Under this test, a court must consider "the whole picture," United States v. Cortez, 449
U.S. 411, 417, 101 S. Ct. 690, 66 L. Ed. 2d 621 (1981), recognizing "that the whole is
often greater than the sum of its parts—especially when the parts are viewed in isolation."
Wesby, 2018 WL 491521, at *9.

As we consider the whole picture, we must keep in mind the district court's factual
findings and the burden of proof, which was on the State. Criqui's employer summoned
her to meet with investigators when she had been at work since 3 a.m. The meeting was
in a closed conference room in a secured building within a prison facility. Although she
didn't ask to be able to call anyone, she had no cell phone and no readily available means
of communication with anyone other than the investigators. She believed she had to meet
with them to keep her job. They then led her to believe they already had video evidence
against her when none existed. And the investigators told her—accurately—that if she
had had an affair with an inmate, her safety in the prison had been compromised.
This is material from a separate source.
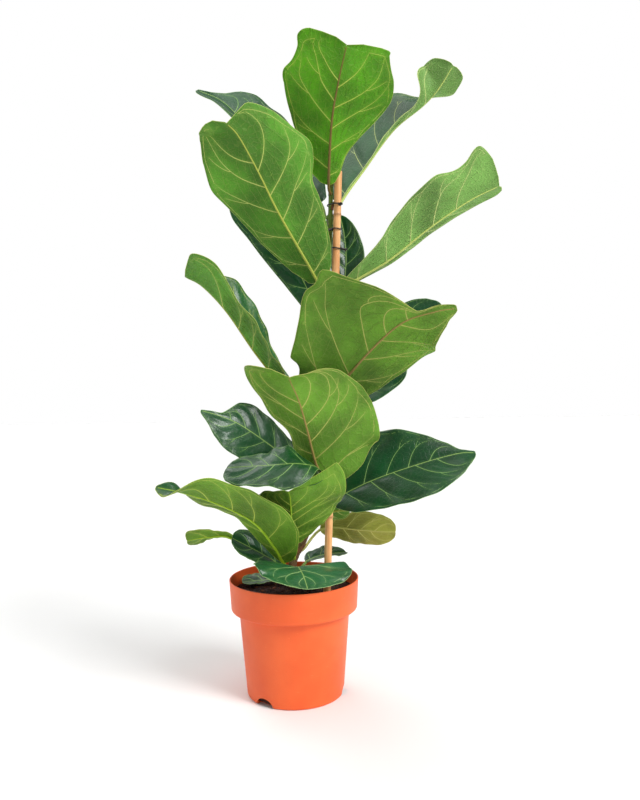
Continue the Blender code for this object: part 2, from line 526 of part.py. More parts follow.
def build_soil(collection, cutters):
    collar_inside = COLLAR_LOW_RADIUS - POT_WALL
    rim_inside = POT_RIM_RADIUS - POT_WALL - RIM_ROUNDING * 0.4
    top_share = (SOIL_TOP - COLLAR_FOOT - COLLAR_LEDGE) / (COLLAR_HEIGHT - COLLAR_LEDGE)
    top_radius = collar_inside + (rim_inside - collar_inside) * top_share - SOIL_GAP
    low_radius = pot_inside_radius(BASE_CORNER) - CONTACT_GAP
    floor = POT_FLOOR + CONTACT_GAP
    profile = [(0.0, SOIL_TOP + SOIL_MOUND), (top_radius * 0.33, SOIL_TOP + SOIL_MOUND * 0.9),
               (top_radius * 0.66, SOIL_TOP + SOIL_MOUND * 0.4), (top_radius - SOIL_EDGE, SOIL_TOP),
               (top_radius, SOIL_TOP - SOIL_EDGE_DROP),
               (collar_inside - SOIL_GAP, COLLAR_FOOT + COLLAR_LEDGE + SOIL_GAP * 2),
               (BODY_TOP_RADIUS - POT_WALL - SOIL_GAP, COLLAR_FOOT + SOIL_GAP),
               (low_radius, BASE_CORNER + SOIL_GAP),
               (POT_BASE_RADIUS - BASE_CORNER - SOIL_GAP, floor + SOIL_GAP * 0.4), (0.0, floor)]
    soil = turned("soil", profile, POT_SIDES, collection, "soil")
    cane_start = Vector(CANE_FOOT) - Vector((0.0, 0.0, CONTACT_GAP))
    cane_hole = tube("cane_hole", [cane_start, Vector(CANE_TOP)], [CANE_RADIUS + HOLE_CLEARANCE] * 2,
                     cutters, None)
    stem_way = [Vector(STEM_PATH[0])] + smooth_path(STEM_PATH)[3:22:3]
    stem_way[0].z -= CONTACT_GAP
    stem_hole = tube("stem_hole", stem_way, [STEM_FOOT_RADIUS + HOLE_CLEARANCE] * len(stem_way),
                     cutters, None)
    for curve_item in (cane_hole, stem_hole):
        cut(soil, meshed(curve_item, cutters))
    return soil


def meshed(curve_item, collection):
    """The curve as a welded mesh, which a Boolean can use."""
    graph = bpy.context.evaluated_depsgraph_get()
    data = bpy.data.meshes.new_from_object(curve_item.evaluated_get(graph))
    mesh = bmesh.new()
    mesh.from_mesh(data)
    bmesh.ops.remove_doubles(mesh, verts=mesh.verts[:], dist=0.00005)
    bmesh.ops.recalc_face_normals(mesh, faces=mesh.faces[:])
    mesh.to_mesh(data)
    mesh.free()
    name = curve_item.name
    bpy.data.objects.remove(curve_item, do_unlink=True)
    item = bpy.data.objects.new(name, data)
    collection.objects.link(item)
    return item


# ---------------------------------------------------------------- stem, cane and ties
def build_stem(collection):
    points = evenly(smooth_path(STEM_PATH), STEM_POINTS)
    radii = [stem_radius(point.z) for point in points]
    return tube("stem", points, radii, collection, "stem")


def cane_point(height):
    share = (height - CANE_FOOT[2]) / (CANE_TOP[2] - CANE_FOOT[2])
    return Vector(CANE_FOOT).lerp(Vector(CANE_TOP), share)


def build_cane(collection):
    heights = [CANE_FOOT[2]]
    radii = [CANE_RADIUS]
    node = CANE_FOOT[2] + CANE_NODE_SPACING * 0.6
    while node < CANE_TOP[2] - CANE_NODE_REACH * 2:
        for offset, swell in ((-CANE_NODE_REACH, 0.0), (0.0, CANE_NODE_SWELL), (CANE_NODE_REACH, 0.0)):
            heights.append(node + offset)
            radii.append(CANE_RADIUS + swell)
        node += CANE_NODE_SPACING
    heights.append(CANE_TOP[2])
    radii.append(CANE_RADIUS)
    return tube("cane", [cane_point(height) for height in heights], radii, collection, "cane")


def build_tie(name, height, collection):
    """A loop of wire round the cane and the stem together."""
    cane = cane_point(height)
    stem = stem_point(height)
    way = (stem - cane).to_2d().normalized()
    clearance = TIE_WIRE_RADIUS + TIE_GAP
    points = []
    for centre, radius, start in ((cane, CANE_RADIUS, 90.0), (stem, stem_radius(height), -90.0)):
        for step in range(TIE_ARC_STEPS + 1):
            angle = math.radians(start + 180.0 * step / TIE_ARC_STEPS)
            reach = radius + clearance
            turned_way = Vector((way.x * math.cos(angle) - way.y * math.sin(angle),
                                 way.x * math.sin(angle) + way.y * math.cos(angle)))
            points.append(Vector((centre.x + turned_way.x * reach, centre.y + turned_way.y * reach, height)))
    return tube(name, points, [TIE_WIRE_RADIUS] * len(points), collection, "tie", resolution=1, closed=True)


# ---------------------------------------------------------------- the whole plant
def main():
    clear_scene()
    plant = new_collection("potted_fiddle_leaf_fig")
    cutters = new_collection("cutters")
    build_pot(plant, cutters)
    build_soil(plant, cutters)
    build_stem(plant)
    build_cane(plant)
    for name, height in TIE_HEIGHTS.items():
        build_tie(name, height, plant)
    for row in LEAVES:
        build_leaf(row, plant)
    bpy.context.view_layer.update()


main()
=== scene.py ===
"""Potted fiddle leaf fig: a young tree on a bamboo cane, in an orange nursery pot.

Metres, +Z up.  The origin is the centre of the pot's underside, and the plant's front faces -Y.
"""
import math
from collections import namedtuple

import bmesh
import bpy
import numpy as np
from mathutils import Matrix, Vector, noise


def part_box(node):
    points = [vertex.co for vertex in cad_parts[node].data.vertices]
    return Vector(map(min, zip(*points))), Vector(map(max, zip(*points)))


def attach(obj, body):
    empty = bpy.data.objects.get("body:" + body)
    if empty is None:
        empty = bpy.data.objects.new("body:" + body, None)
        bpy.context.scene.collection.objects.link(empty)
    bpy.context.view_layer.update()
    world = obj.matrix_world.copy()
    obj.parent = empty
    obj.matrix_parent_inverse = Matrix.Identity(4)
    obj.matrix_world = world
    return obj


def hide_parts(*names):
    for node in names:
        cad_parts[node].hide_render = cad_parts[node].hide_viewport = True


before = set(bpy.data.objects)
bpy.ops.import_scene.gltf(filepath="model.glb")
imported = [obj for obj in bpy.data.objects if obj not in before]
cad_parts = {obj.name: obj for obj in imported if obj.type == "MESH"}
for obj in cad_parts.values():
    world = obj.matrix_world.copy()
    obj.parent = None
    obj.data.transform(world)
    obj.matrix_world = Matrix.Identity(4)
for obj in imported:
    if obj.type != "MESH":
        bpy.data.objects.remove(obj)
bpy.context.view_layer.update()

scene = bpy.context.scene


# ---------------------------------------------------------------- studio: camera, floor and soft light
# A white room with a pale floor, a soft key light high on the right, a weak one behind and a softbox
# overhead.  The camera stands near the middle of the plant's height and looks at its front, nearly level.
CAMERA_PLACE = (0.043, -1.10, 0.455)
CAMERA_DIP = 0.0233
CAMERA_LEAN = 0.016
CAMERA_LENS = 33.7
FLOOR_HALF = 8.0
FLOOR_GAP = 0.0002
FLOOR_COLOUR = (0.92, 0.92, 0.91)
FLOOR_CLOUDS = (0.85, 0.85, 0.86)
ROOM_BRIGHTNESS = 0.42
KEY_LIGHT = ((1.05, -0.80, 1.05), 2.7, 24.0)
BACK_LIGHT = ((-0.6, 0.9, 1.1), 0.9, 40.0)
SOFTBOX_PLACE = (-0.15, -0.35, 2.1)
SOFTBOX_SIZE = 1.3
SOFTBOX_WATTS = 10.0


def plug(tree, socket, item):
    """Gives a socket its value, or links it to another socket."""
    if isinstance(item, Shade):
        tree.links.new(item.socket, socket)
    elif isinstance(item, tuple) and socket.type == "RGBA":
        socket.default_value = (*item[:3], 1.0)
    else:
        socket.default_value = item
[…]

When no party asks the district court additional factual findings, we normally
presume that it found the essential facts necessary to support its ruling. See McIntyre v.
State, 305 Kan. 616, 618, 385 P.3d 930 (2016). In addition to the facts specifically
12
mentioned by the district court, additional evidence also supports its overall conclusion.
One of the agents who interviewed Criqui testified that she "was crying" and "upset"
when she confessed. And she testified that she was "very scared," believed she wouldn't
be allowed to leave unless she confessed, and felt the agents were "intimidating" and
"scary." In the conference room, she said that one of the agents was in front of her while
the other "was wandering around behind me."

Considering the whole picture, we agree with the district court that the State did
not meet its burden to prove that Criqui made the statements voluntarily. The district
court's suppression ruling is affirmed.